Lafarge’s 9M18 core net loss of RM223.8m came in larger than market and our projected net loss of RM232.9-272.2m. The weaker-than-expected results were due mainly to lower-than-expected cement ASP and higher-than-expected production cost. We believe Lafarge’s near-term fortunes will remain weak (if not weakening further) amidst weak demand prospects and rising coal price environment. We widen our core net loss forecast for FY18-20 to RM308.1m, RM256.3m and RM138.1m, respectively. We maintain our SELL recommendation on Lafarge with a lower TP of RM1.81 (from RM2.50 previously).
Below expectations. 9M18 core net loss of RM223.8m (9MFY17: loss of RM141.6m) came in larger than consensus and our projected full year net loss of RM232.9- 272.2m. The weaker-than-expected results were due mainly to lower-than-expected cement ASP and higher-than-expected production cost. No dividend was declared.
QoQ. 3Q18 core net loss widened to RM84.6m (from RM78.2m in 2Q18) mainly on the back of continued pricing pressure from soft market demand and oversupply of cement coupled with higher production cost (arising from lower production volume).
YoY. 3Q18 core net loss widened from RM41.5m in 3Q17 mainly on the back of lower sales from the continued pricing pressure from soft market demand and oversupply of cement, increased finance cost, and production cost (arising from lower production volume).
YTD. 9M18 core net loss widened to RM223.8m (from RM141.6m in 9M17) mainly on the back of continued pricing pressure from soft market demand and oversupply of cement, increased finance cost, and higher average production cost due to lower production output.
Outlook. We are turning even more cautious on Lafarge’s earnings outlook as the review and cancellation of mega infrastructure projects will pose even bigger uncertainties to cement demand recovery. We believe Lafarge’s near-term fortunes will remain weak (if not weakening further) amidst weak demand prospects and rising coal price environment.

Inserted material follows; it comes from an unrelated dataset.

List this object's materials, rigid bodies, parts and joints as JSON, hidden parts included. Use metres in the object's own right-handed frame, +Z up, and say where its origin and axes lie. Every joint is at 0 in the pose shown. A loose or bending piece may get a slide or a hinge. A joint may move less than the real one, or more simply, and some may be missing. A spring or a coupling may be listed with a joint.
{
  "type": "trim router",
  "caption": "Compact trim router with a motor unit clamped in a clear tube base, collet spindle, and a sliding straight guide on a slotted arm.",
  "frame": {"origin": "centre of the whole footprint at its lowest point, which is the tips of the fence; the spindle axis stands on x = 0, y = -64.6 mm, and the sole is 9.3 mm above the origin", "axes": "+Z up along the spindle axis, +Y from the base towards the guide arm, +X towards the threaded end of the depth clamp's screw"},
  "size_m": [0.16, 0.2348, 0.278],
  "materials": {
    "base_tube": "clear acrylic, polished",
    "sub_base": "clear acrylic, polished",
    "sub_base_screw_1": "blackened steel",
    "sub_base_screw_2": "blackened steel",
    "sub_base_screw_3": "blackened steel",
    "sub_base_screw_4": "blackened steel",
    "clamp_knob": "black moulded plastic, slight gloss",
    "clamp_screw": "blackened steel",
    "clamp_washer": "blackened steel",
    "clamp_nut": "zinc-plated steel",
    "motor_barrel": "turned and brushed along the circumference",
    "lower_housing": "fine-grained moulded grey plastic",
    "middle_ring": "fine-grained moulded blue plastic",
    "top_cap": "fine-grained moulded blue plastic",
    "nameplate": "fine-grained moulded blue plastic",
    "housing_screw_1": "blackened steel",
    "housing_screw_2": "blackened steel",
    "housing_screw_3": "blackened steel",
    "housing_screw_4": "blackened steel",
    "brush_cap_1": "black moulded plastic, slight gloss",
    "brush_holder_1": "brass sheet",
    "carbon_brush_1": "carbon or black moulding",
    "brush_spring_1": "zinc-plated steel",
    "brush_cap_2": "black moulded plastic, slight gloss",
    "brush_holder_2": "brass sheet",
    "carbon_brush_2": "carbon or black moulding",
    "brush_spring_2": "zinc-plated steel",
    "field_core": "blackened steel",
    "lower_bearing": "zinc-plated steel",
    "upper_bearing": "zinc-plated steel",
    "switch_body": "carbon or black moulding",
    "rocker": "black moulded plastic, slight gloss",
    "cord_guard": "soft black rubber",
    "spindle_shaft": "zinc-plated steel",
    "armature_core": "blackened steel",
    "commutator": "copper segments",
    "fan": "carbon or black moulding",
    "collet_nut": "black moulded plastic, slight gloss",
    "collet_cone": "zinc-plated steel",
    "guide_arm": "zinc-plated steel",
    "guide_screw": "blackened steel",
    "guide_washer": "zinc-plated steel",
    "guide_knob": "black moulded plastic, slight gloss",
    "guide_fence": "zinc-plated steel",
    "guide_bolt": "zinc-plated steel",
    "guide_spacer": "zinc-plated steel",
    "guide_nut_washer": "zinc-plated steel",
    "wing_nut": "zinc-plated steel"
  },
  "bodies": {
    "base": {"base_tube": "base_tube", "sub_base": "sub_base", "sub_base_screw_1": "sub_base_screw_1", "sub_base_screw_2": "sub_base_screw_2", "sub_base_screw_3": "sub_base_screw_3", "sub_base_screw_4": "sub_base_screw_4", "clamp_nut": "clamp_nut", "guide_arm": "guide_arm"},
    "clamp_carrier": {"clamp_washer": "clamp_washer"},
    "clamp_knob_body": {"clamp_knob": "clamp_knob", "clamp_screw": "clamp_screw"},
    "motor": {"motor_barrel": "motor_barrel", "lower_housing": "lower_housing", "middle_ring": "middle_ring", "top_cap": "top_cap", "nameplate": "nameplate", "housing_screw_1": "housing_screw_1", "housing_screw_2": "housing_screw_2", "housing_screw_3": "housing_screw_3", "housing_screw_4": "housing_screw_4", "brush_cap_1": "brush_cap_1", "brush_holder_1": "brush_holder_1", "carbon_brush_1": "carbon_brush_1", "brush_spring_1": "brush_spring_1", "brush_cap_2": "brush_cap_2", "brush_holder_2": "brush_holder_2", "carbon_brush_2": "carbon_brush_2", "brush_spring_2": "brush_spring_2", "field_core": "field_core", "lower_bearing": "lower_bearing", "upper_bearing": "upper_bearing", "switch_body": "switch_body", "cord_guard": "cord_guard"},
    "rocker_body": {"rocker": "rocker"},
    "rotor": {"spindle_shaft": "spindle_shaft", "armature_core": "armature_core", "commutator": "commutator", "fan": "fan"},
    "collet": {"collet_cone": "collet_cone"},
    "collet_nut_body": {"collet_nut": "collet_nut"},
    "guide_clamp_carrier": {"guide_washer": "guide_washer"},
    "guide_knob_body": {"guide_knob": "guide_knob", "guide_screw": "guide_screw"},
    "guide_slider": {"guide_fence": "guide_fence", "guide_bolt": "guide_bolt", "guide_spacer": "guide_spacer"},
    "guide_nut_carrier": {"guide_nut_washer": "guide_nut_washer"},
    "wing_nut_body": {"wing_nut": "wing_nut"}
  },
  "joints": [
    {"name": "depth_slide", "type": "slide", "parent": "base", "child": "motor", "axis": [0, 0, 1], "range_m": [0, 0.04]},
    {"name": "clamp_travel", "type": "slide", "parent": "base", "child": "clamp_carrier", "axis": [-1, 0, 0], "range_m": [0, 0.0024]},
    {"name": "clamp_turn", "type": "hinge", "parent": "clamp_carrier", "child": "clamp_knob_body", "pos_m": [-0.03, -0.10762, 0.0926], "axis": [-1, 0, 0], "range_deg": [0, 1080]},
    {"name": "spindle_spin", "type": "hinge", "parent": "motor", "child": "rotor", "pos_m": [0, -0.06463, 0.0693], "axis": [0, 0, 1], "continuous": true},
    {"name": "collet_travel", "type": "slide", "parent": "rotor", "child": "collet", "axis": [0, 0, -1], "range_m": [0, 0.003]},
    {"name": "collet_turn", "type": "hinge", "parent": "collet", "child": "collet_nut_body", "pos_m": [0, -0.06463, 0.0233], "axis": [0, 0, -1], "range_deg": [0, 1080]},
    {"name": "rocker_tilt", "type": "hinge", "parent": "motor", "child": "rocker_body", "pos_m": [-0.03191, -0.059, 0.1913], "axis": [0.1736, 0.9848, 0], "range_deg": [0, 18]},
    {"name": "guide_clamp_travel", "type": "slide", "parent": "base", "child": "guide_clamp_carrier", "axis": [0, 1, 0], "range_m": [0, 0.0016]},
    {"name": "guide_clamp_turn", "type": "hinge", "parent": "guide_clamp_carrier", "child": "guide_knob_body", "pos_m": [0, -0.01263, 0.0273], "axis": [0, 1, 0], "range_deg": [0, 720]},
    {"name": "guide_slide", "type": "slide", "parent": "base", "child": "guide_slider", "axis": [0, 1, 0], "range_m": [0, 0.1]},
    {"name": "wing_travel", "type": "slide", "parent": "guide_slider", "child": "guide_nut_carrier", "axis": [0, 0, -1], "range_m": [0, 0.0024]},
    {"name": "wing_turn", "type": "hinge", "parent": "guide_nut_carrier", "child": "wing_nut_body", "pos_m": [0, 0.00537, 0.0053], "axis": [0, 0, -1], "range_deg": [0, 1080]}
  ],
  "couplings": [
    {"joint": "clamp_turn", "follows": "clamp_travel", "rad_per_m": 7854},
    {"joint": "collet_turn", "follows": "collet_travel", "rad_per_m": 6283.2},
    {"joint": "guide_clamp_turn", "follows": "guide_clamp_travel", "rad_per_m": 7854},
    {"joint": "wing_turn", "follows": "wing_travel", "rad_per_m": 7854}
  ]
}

Forecast. We widen our core net loss forecast for FY18-20 to RM308.1m, RM256.3m and RM138.1m, respectively, after incorporating lower ASP assumptions reflecting our cautious near-term outlook on construction.

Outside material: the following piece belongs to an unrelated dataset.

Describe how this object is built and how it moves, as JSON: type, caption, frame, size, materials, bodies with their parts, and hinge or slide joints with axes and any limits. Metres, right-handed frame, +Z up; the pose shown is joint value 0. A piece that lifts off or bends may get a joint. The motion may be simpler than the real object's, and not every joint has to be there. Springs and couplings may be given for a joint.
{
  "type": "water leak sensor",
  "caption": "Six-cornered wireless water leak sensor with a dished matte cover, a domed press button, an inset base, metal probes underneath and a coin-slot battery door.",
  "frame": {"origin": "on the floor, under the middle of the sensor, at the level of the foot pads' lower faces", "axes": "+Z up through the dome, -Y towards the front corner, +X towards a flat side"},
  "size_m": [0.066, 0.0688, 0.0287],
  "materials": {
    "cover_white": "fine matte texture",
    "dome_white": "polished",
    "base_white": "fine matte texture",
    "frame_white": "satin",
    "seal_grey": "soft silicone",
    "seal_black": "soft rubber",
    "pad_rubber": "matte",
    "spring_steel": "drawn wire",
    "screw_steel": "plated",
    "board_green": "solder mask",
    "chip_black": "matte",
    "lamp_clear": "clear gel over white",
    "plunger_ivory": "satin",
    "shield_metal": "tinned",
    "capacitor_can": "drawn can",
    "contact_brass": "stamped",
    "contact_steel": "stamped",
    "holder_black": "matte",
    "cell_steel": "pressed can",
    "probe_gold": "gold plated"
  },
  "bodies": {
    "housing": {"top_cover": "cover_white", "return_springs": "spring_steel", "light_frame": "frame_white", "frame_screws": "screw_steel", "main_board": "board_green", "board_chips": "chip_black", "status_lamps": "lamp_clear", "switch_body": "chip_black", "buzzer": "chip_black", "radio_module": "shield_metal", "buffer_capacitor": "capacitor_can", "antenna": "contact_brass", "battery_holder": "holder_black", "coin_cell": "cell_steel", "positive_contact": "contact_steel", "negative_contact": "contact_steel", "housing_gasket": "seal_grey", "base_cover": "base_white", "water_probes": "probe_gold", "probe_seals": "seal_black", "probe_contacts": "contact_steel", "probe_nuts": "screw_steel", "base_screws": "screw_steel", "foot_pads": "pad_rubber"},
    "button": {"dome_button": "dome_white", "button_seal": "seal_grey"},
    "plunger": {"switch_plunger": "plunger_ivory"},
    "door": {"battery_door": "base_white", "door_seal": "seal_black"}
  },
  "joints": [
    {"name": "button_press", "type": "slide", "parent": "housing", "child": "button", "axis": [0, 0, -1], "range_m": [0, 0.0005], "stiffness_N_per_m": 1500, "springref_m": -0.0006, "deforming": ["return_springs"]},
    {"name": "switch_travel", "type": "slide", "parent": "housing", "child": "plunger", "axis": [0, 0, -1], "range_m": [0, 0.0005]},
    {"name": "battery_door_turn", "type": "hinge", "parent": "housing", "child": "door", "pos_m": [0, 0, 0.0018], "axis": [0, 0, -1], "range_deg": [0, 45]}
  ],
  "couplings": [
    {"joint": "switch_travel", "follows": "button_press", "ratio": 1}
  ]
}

Maintain SELL, TP: RM1.81. We maintain our SELL recommendation on Lafarge with a lower TP of RM1.81 (from RM2.50 previously) to reflect (i) the revision in our earnings forecasts, and (ii) lower P/B multiple of 0.67x (from 0.9x P/B previously), as we believe the less promising prospects will likely remain for a while. Our new TP is based on 0.67x P/B which is -1SD below the valuation during the previous sector downturn (i.e. 2008). We feel that the uncertain construction outlook does not bode well for building material players such as Lafarge.